The present work describes the in vitro infection of a cell line Lulo, derived from Lutzomyia longipalpis
embryonic tissue, by Leishmania (L.) chagasi
promastigotes. This infection process is compared with a parallel one developed using the J774 cell line. The L. chagasi
MH/CO/84/CI-044B strain was used for experimental infection in two cell lines. The cells were seeded on glass coverslips in 24-well plates to reach a final number of 2x105
cells/well. Parasites were added to the adhered Lulo and J774 cells in a 10:1 ratio and were incubated at 28 and 37°C respectively. After 2, 4, 6, 8, and 10 days post-infection, the cells were extensively washed with PBS, fixed with methanol, and stained with Giemsa.

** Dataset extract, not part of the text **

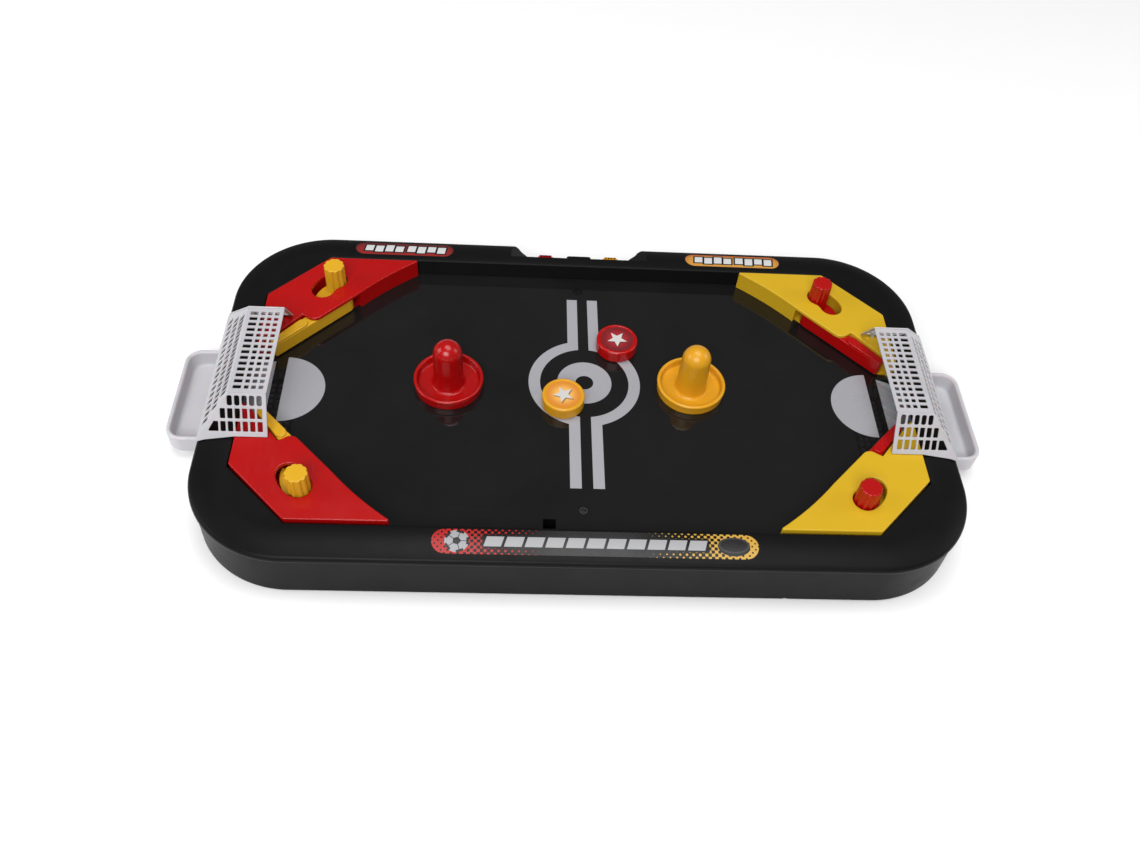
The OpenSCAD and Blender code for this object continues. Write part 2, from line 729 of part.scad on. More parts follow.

The number of internalized parasites was determined by counting at least 400 cultured cells on each coverslip. The results showed continuous interaction between L. chagasi
promastigotes with the cell lines. Some ultrastructural characteristics of the amastigote forms were observed using transmission electron microscopy. The highest percentage of infection in Lulo cells was registered on day 6 post-infection (29.6%) and on day 4 in the J774 cells (51%). This work shows similarities and differences in the L. chagasi
experimental infection process in the two cell lines. However, Lulo cells emerge as a new model to study the life-cycle of this parasite.